I first came upon Grapes of Wrath in 8th grade in Kansas and I didn’t finish it. I had read Steinbeck’s other works and thought I would enjoy it but I only finished half. Then it was junior year in high school and I was enrolled in an AP Honors English class (which I was almost failing because I was so bored trying to decode meaning out of literature as the teacher understood it from way back when she was taught in school, not even meaning she had derived from her own critical thinking) and we had to read it. I read it; I finished it. I didn’t understand why I didn’t take to it as much as his other novels but I didn’t think much more about it as I decided to do a required assignment on Faulkner instead. However, Grapes of Wrath did leave an impression on me to the extent it leaves an impression on anyone: it shocks you.  Then I had to read it again in some college course and I was more taken with the quality of the writing. Every time it was presented as “historical fiction” or “realistic fiction” or “classic” and never how it relates to the current time.


A year in California and I have been dumping my pail of questions on anyone and everyone, trying to make sense of the way things are here, and everyone says the same thing, that’s just how things are. I have been compassionate, I have been confused. I have been angry, and I have felt hopeless given the state of this state. And then, one morning, around 4:00 a.m. I woke up thinking about Grapes of Wrath. Just like that, out of nowhere. I started reading and re-reading excerpts and then any and everything Steinbeck felt while writing it. After it was published it has been noted that he stated, “I’ve done my damndest to rip a reader’s nerves to rags.” 


So, here I am, a year later in California, thinking about “there is a failure here that topples all our success” which was presented as fiction by a man in 1939 in the hopes that that reality wouldn’t be repeated. And yet has anything changed?  


Yet somehow I feel better. Despite this knowing that nothing has changed or even if things have become worse, there exists an account, a most raw portrayal, of triumph of the human spirit against all odds. It’s still possible today.


Steinbeck knew exactly what he was doing even when he had doubts. Never underestimate the power of intentional creation as opposed to talent just oozing out ever so naturally. 

Great Art—literature—lives dormant inside your lack-of-understanding until it bursts open like a parachute to save you from all that you can’t change. It helps you land on the ground from where you must try anyway.

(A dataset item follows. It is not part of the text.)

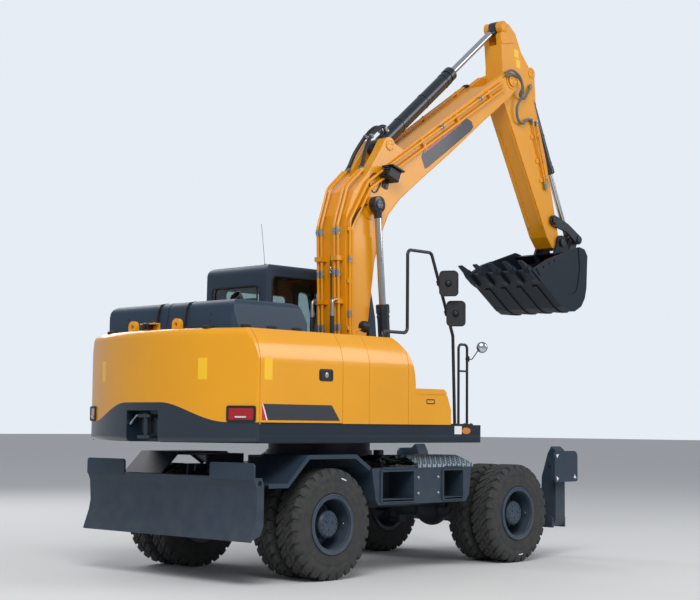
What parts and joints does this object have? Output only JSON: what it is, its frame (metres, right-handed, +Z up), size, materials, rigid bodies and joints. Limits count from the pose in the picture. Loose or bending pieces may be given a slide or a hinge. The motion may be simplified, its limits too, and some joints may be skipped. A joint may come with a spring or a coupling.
{
  "type": "wheeled excavator",
  "caption": "Wheeled excavator with a one-piece boom, arm and bucket, twin tyres, dozer blade and outriggers; its boom, arm, bucket, cab, wheels, doors and hood move.",
  "frame": {"origin": "on the ground under the centre of the slewing ring", "axes": "+X forward, towards the bucket; +Y to the machine's left, the cab's side; +Z up"},
  "size_m": [6.89, 2.5416, 6.4199],
  "materials": {
    "chassis_paint": "satin",
    "ring_steel": "machined",
    "tread_plate": "chequered",
    "cylinder_paint": "gloss",
    "chrome": "polished",
    "tyre": "matte",
    "rim_paint": "satin",
    "skirt_paint": "satin",
    "yellow_paint": "gloss",
    "engine_paint": "satin",
    "hood_paint": "satin",
    "exhaust_steel": "brushed",
    "rail_paint": "satin",
    "mirror_plastic": "matte",
    "cab_paint": "satin",
    "glass": "clear",
    "interior_plastic": "matte",
    "red_lens": "gloss",
    "boom_paint": "gloss",
    "link_paint": "satin",
    "bucket_paint": "satin"
  },
  "bodies": {
    "chassis": {"chassis_frame": "chassis_paint", "rear_axle": "chassis_paint", "front_axle": "chassis_paint", "swing_ring": "ring_steel", "fenders": "chassis_paint", "side_boxes": "chassis_paint", "step_treads": "tread_plate", "outrigger_frame": "chassis_paint"},
    "blade": {"blade": "chassis_paint"},
    "blade_barrels": {"blade_barrels": "cylinder_paint"},
    "blade_rods": {"blade_rods": "chrome"},
    "knuckle_left": {"knuckle_left": "chassis_paint"},
    "knuckle_right": {"knuckle_right": "chassis_paint"},
    "wheels_front_left": {"tyres_front_left": "tyre", "rims_front_left": "rim_paint"},
    "wheels_front_right": {"tyres_front_right": "tyre", "rims_front_right": "rim_paint"},
    "wheels_rear_left": {"tyres_rear_left": "tyre", "rims_rear_left": "rim_paint"},
    "wheels_rear_right": {"tyres_rear_right": "tyre", "rims_rear_right": "rim_paint"},
    "outrigger_left": {"outrigger_left": "chassis_paint"},
    "outrigger_right": {"outrigger_right": "chassis_paint"},
    "outrigger_barrel_left": {"outrigger_barrel_left": "cylinder_paint"},
    "outrigger_barrel_right": {"outrigger_barrel_right": "cylinder_paint"},
    "outrigger_rod_left": {"outrigger_rod_left": "chrome"},
    "outrigger_rod_right": {"outrigger_rod_right": "chrome"},
    "house": {"deck": "skirt_paint", "counterweight": "yellow_paint", "engine_block": "engine_paint", "body_panels": "yellow_paint", "tool_box": "yellow_paint", "handrail": "rail_paint", "mirrors": "mirror_plastic", "cab_shell": "cab_paint", "cab_glass": "glass", "cab_interior": "interior_plastic", "lamps": "red_lens"},
    "hood": {"hood": "hood_paint", "exhaust": "exhaust_steel"},
    "side_door_right": {"side_door_right": "yellow_paint"},
    "side_door_left": {"side_door_left": "yellow_paint"},
    "cab_door": {"cab_door": "cab_paint", "cab_door_glass": "glass"},
    "boom": {"boom": "boom_paint", "boom_pipes": "boom_paint"},
    "boom_barrels": {"boom_barrels": "cylinder_paint"},
    "boom_rods": {"boom_rods": "chrome"},
    "arm": {"arm": "boom_paint"},
    "arm_barrel": {"arm_barrel": "cylinder_paint"},
    "arm_rod": {"arm_rod": "chrome"},
    "bucket_barrel": {"bucket_barrel": "cylinder_paint"},
    "bucket_rod": {"bucket_rod": "chrome"},
    "tipping_links": {"tipping_links": "link_paint"},
    "bucket_link": {"bucket_link": "link_paint"},
    "bucket": {"bucket": "bucket_paint"}
  },
  "joints": [
    {"name": "swing", "type": "hinge", "parent": "chassis", "child": "house", "pos_m": [0, 0, 1.3], "axis": [0, 0, 1], "continuous": true},
    {"name": "boom_lift", "type": "hinge", "parent": "house", "child": "boom", "pos_m": [0.25, -0.09, 1.85], "axis": [0, -1, 0], "range_deg": [-85, 8]},
    {"name": "boom_barrels_turn", "type": "hinge", "parent": "house", "child": "boom_barrels", "pos_m": [0.68, -0.09, 1.5], "axis": [0, -1, 0], "range_deg": [-84.5, 8.2]},
    {"name": "boom_rods_slide", "type": "slide", "parent": "boom_barrels", "child": "boom_rods", "axis": [-0.088, 0, 0.9961], "range_m": [-0.76, 0.08]},
    {"name": "arm_swing", "type": "hinge", "parent": "boom", "child": "arm", "pos_m": [2.98, -0.09, 5.675], "axis": [0, 1, 0], "range_deg": [-90, 20]},
    {"name": "arm_barrel_turn", "type": "hinge", "parent": "boom", "child": "arm_barrel", "pos_m": [0.765, -0.09, 4.56], "axis": [0, 1, 0], "range_deg": [-0.5, 1.2]},
    {"name": "arm_rod_slide", "type": "slide", "parent": "arm_barrel", "child": "arm_rod", "axis": [0.7694, 0, 0.6388], "range_m": [-0.935, 0.215]},
    {"name": "bucket_curl", "type": "hinge", "parent": "arm", "child": "bucket", "pos_m": [4.06, -0.09, 3.79], "axis": [0, 1, 0], "range_deg": [-125, 15]},
    {"name": "tipping_links_turn", "type": "hinge", "parent": "arm", "child": "tipping_links", "pos_m": [3.902, -0.09, 4.057], "axis": [0, 1, 0], "range_deg": [-95, 12]},
    {"name": "bucket_link_turn", "type": "hinge", "parent": "bucket", "child": "bucket_link", "pos_m": [4.3, -0.09, 3.45], "axis": [0, 1, 0], "range_deg": [-11.5, 91]},
    {"name": "bucket_barrel_turn", "type": "hinge", "parent": "arm", "child": "bucket_barrel", "pos_m": [3.467, -0.09, 5.86], "axis": [0, 1, 0], "range_deg": [-0.2, 0.7]},
    {"name": "bucket_rod_slide", "type": "slide", "parent": "bucket_barrel", "child": "bucket_rod", "axis": [0.4312, 0, -0.9022], "range_m": [-0.815, 0.1]},
    {"name": "blade_lift", "type": "hinge", "parent": "chassis", "child": "blade", "pos_m": [-1.45, 0, 0.56], "axis": [0, 1, 0], "range_deg": [-38, 3]},
    {"name": "blade_barrels_turn", "type": "hinge", "parent": "chassis", "child": "blade_barrels", "pos_m": [-1.4, 0, 1.01], "axis": [0, 1, 0], "range_deg": [-24.2, 2.2]},
    {"name": "blade_rods_slide", "type": "slide", "parent": "blade_barrels", "child": "blade_rods", "axis": [-0.952, 0, -0.306], "range_m": [-0.022, 0.243]},
    {"name": "outrigger_left_swing", "type": "hinge", "parent": "chassis", "child": "outrigger_left", "pos_m": [2.83, 1, 0.4], "axis": [1, 0, 0], "range_deg": [-105, 0]},
    {"name": "outrigger_barrel_left_turn", "type": "hinge", "parent": "chassis", "child": "outrigger_barrel_left", "pos_m": [2.83, 0.4, 0.82], "axis": [1, 0, 0], "range_deg": [-9.6, 0.2]},
    {"name": "outrigger_rod_left_slide", "type": "slide", "parent": "outrigger_barrel_left", "child": "outrigger_rod_left", "axis": [0, 0.9558, -0.2941], "range_m": [-0.005, 0.38]},
    {"name": "steer_left", "type": "hinge", "parent": "chassis", "child": "knuckle_left", "pos_m": [1.85, 0.575, 0.53], "axis": [0, 0, 1], "range_deg": [-25, 25]},
    {"name": "wheels_front_left_roll", "type": "hinge", "parent": "knuckle_left", "child": "wheels_front_left", "pos_m": [1.85, 0.9475, 0.53], "axis": [0, 1, 0], "continuous": true},
    {"name": "wheels_rear_left_roll", "type": "hinge", "parent": "chassis", "child": "wheels_rear_left", "pos_m": [-1.05, 0.9475, 0.53], "axis": [0, 1, 0], "continuous": true},
    {"name": "side_door_left_open", "type": "hinge", "parent": "house", "child": "side_door_left", "pos_m": [-2.017, 1.238, 1.5], "axis": [0, 0, 1], "range_deg": [0, 85]},
    {"name": "outrigger_right_swing", "type": "hinge", "parent": "chassis", "child": "outrigger_right", "pos_m": [2.83, -1, 0.4], "axis": [-1, 0, 0], "range_deg": [-105, 0]},
    {"name": "outrigger_barrel_right_turn", "type": "hinge", "parent": "chassis", "child": "outrigger_barrel_right", "pos_m": [2.83, -0.4, 0.82], "axis": [-1, 0, 0], "range_deg": [-9.6, 0.2]},
    {"name": "outrigger_rod_right_slide", "type": "slide", "parent": "outrigger_barrel_right", "child": "outrigger_rod_right", "axis": [0, -0.9558, -0.2941], "range_m": [-0.005, 0.38]},
    {"name": "steer_right", "type": "hinge", "parent": "chassis", "child": "knuckle_right", "pos_m": [1.85, -0.575, 0.53], "axis": [0, 0, 1], "range_deg": [-25, 25]},
    {"name": "wheels_front_right_roll", "type": "hinge", "parent": "knuckle_right", "child": "wheels_front_right", "pos_m": [1.85, -0.9475, 0.53], "axis": [0, 1, 0], "continuous": true},
    {"name": "wheels_rear_right_roll", "type": "hinge", "parent": "chassis", "child": "wheels_rear_right", "pos_m": [-1.05, -0.9475, 0.53], "axis": [0, 1, 0], "continuous": true},
    {"name": "side_door_right_open", "type": "hinge", "parent": "house", "child": "side_door_right", "pos_m": [-2.017, -1.238, 1.5], "axis": [0, 0, -1], "range_deg": [0, 85]},
    {"name": "hood_open", "type": "hinge", "parent": "house", "child": "hood", "pos_m": [-1.086, 0, 2.382], "axis": [0, 1, 0], "range_deg": [0, 60]},
    {"name": "cab_door_open", "type": "hinge", "parent": "house", "child": "cab_door", "pos_m": [-0.357, 1.238, 1.55], "axis": [0, 0, 1], "range_deg": [0, 90]}
  ],
  "couplings": [
    {"joint": "boom_barrels_turn", "follows": "boom_lift", "ratio": 0.991},
    {"joint": "boom_rods_slide", "follows": "boom_lift", "m_per_rad": 0.5047},
    {"joint": "arm_barrel_turn", "follows": "arm_swing", "ratio": -0.01},
    {"joint": "arm_rod_slide", "follows": "arm_swing", "m_per_rad": 0.5898},
    {"joint": "tipping_links_turn", "follows": "bucket_curl", "ratio": 0.75},
    {"joint": "bucket_link_turn", "follows": "bucket_curl", "ratio": -0.718},
    {"joint": "bucket_barrel_turn", "follows": "bucket_curl", "ratio": -0.004},
    {"joint": "bucket_rod_slide", "follows": "bucket_curl", "m_per_rad": 0.371},
    {"joint": "blade_barrels_turn", "follows": "blade_lift", "ratio": 0.629},
    {"joint": "blade_rods_slide", "follows": "blade_lift", "m_per_rad": -0.3618},
    {"joint": "outrigger_barrel_left_turn", "follows": "outrigger_left_swing", "ratio": 0.09},
    {"joint": "outrigger_rod_left_slide", "follows": "outrigger_left_swing", "m_per_rad": -0.205},
    {"joint": "outrigger_barrel_right_turn", "follows": "outrigger_right_swing", "ratio": 0.09},
    {"joint": "outrigger_rod_right_slide", "follows": "outrigger_right_swing", "m_per_rad": -0.205},
    {"joint": "steer_right", "follows": "steer_left", "ratio": 1}
  ]
}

I understand why it is mandatory reading in most competent high schools even if many people behind those decisions can’t remember reading it, nor teach it: art is an eternal exhale on the glass of Time.

One thought on “Understanding California, thanks to Steinbeck

  1. “there is a failure here that topples all our success”
    …and there is a success which topples all our failures.

    I have a friend who just built a $5m home. Whenever I try to get hold of him he’s travelling somewhere (nowhere near the mansion)…

    So there you go. Thanks to Steinbeck indeed!